#### Data excerpts ####

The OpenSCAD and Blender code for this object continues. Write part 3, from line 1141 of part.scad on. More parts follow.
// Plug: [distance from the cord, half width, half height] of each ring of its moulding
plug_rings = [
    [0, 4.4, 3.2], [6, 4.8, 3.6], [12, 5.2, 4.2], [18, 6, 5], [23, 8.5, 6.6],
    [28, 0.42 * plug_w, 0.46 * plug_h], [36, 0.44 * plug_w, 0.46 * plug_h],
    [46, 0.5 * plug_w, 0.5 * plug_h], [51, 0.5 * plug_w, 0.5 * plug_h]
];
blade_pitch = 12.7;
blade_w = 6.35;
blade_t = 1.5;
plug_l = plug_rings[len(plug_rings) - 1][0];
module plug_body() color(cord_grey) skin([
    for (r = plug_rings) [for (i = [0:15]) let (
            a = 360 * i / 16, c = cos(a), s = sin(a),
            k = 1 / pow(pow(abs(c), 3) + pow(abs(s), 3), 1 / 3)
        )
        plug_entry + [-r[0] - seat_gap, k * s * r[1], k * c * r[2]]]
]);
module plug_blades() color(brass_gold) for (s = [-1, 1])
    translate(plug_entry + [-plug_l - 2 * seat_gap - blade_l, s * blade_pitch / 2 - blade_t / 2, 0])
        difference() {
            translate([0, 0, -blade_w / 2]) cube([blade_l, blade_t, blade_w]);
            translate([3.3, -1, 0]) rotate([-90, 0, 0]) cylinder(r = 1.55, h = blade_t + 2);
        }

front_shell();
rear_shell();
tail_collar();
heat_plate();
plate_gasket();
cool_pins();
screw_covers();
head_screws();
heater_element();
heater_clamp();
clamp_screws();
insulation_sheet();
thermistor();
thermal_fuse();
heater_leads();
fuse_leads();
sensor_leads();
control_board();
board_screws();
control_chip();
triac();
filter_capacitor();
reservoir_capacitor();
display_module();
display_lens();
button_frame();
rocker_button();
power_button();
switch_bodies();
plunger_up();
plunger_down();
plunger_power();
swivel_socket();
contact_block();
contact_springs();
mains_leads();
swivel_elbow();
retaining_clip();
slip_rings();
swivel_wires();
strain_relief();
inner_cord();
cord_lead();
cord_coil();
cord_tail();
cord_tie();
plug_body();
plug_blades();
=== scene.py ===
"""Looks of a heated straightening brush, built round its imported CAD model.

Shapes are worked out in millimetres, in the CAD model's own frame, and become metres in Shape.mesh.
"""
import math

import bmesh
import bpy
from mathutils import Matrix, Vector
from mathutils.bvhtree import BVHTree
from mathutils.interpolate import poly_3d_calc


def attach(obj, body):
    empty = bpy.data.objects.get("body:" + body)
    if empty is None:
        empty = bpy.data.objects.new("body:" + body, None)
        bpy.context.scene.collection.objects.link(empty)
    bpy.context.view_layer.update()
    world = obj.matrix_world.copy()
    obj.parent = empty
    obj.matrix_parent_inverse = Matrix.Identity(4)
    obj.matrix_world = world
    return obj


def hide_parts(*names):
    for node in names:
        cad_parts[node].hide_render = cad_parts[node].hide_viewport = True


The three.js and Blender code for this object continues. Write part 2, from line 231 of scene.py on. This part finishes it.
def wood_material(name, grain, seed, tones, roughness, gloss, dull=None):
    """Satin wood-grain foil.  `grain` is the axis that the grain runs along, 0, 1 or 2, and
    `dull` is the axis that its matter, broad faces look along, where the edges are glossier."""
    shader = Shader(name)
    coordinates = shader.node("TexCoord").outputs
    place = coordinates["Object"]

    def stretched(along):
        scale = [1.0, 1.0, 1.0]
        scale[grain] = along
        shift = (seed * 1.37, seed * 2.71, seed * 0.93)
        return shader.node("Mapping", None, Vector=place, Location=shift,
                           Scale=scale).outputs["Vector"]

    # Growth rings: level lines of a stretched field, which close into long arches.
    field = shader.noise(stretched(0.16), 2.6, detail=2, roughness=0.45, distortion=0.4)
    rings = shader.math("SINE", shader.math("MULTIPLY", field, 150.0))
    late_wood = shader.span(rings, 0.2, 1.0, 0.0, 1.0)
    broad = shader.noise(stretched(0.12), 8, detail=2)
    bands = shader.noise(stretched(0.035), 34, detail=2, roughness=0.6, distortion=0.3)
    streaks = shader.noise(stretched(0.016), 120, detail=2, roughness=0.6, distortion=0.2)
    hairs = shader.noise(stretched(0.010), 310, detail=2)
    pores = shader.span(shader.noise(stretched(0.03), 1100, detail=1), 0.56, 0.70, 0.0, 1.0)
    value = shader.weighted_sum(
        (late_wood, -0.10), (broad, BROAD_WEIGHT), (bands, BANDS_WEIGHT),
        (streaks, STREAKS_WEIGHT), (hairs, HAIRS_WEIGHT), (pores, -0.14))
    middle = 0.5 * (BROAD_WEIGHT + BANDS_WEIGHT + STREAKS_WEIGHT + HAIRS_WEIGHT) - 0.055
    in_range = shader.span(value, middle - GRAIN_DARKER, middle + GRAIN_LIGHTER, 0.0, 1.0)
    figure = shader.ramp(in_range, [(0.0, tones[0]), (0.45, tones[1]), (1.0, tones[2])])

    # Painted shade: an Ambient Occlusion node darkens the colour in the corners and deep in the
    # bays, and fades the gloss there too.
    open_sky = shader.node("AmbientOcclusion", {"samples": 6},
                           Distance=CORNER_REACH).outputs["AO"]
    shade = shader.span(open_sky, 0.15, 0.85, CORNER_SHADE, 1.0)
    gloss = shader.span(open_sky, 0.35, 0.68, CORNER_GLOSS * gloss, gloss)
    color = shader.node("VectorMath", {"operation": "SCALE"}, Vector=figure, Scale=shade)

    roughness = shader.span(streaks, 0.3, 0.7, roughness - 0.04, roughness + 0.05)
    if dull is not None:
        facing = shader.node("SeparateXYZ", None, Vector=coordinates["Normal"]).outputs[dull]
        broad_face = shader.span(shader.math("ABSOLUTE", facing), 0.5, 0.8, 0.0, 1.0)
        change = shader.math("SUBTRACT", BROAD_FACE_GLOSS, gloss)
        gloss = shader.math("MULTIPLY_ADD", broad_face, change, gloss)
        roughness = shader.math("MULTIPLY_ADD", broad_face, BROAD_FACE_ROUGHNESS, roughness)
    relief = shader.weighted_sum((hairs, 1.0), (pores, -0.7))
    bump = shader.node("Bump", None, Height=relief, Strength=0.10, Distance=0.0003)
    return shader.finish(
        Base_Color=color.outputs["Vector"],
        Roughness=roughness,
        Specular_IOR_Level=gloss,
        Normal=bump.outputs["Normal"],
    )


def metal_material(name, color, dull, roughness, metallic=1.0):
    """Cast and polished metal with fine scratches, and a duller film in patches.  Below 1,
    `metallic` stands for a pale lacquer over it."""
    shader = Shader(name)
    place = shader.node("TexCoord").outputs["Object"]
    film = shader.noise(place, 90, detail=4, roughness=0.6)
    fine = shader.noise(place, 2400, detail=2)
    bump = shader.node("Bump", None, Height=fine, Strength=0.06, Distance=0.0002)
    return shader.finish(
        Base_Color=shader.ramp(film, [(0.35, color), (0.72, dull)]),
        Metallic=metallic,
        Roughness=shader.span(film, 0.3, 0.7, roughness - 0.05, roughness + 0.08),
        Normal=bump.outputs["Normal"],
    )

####

What is asked:
From the records above, give again exactly the lines running from the line with "front_shell();" to the line with "for node in", inclusive.

Problem solution:
front_shell();
rear_shell();
tail_collar();
heat_plate();
plate_gasket();
cool_pins();
screw_covers();
head_screws();
heater_element();
heater_clamp();
clamp_screws();
insulation_sheet();
thermistor();
thermal_fuse();
heater_leads();
fuse_leads();
sensor_leads();
control_board();
board_screws();
control_chip();
triac();
filter_capacitor();
reservoir_capacitor();
display_module();
display_lens();
button_frame();
rocker_button();
power_button();
switch_bodies();
plunger_up();
plunger_down();
plunger_power();
swivel_socket();
contact_block();
contact_springs();
mains_leads();
swivel_elbow();
retaining_clip();
slip_rings();
swivel_wires();
strain_relief();
inner_cord();
cord_lead();
cord_coil();
cord_tail();
cord_tie();
plug_body();
plug_blades();
=== scene.py ===
"""Looks of a heated straightening brush, built round its imported CAD model.

Shapes are worked out in millimetres, in the CAD model's own frame, and become metres in Shape.mesh.
"""
import math

import bmesh
import bpy
from mathutils import Matrix, Vector
from mathutils.bvhtree import BVHTree
from mathutils.interpolate import poly_3d_calc


def attach(obj, body):
    empty = bpy.data.objects.get("body:" + body)
    if empty is None:
        empty = bpy.data.objects.new("body:" + body, None)
        bpy.context.scene.collection.objects.link(empty)
    bpy.context.view_layer.update()
    world = obj.matrix_world.copy()
    obj.parent = empty
    obj.matrix_parent_inverse = Matrix.Identity(4)
    obj.matrix_world = world
    return obj


def hide_parts(*names):
    for node in names:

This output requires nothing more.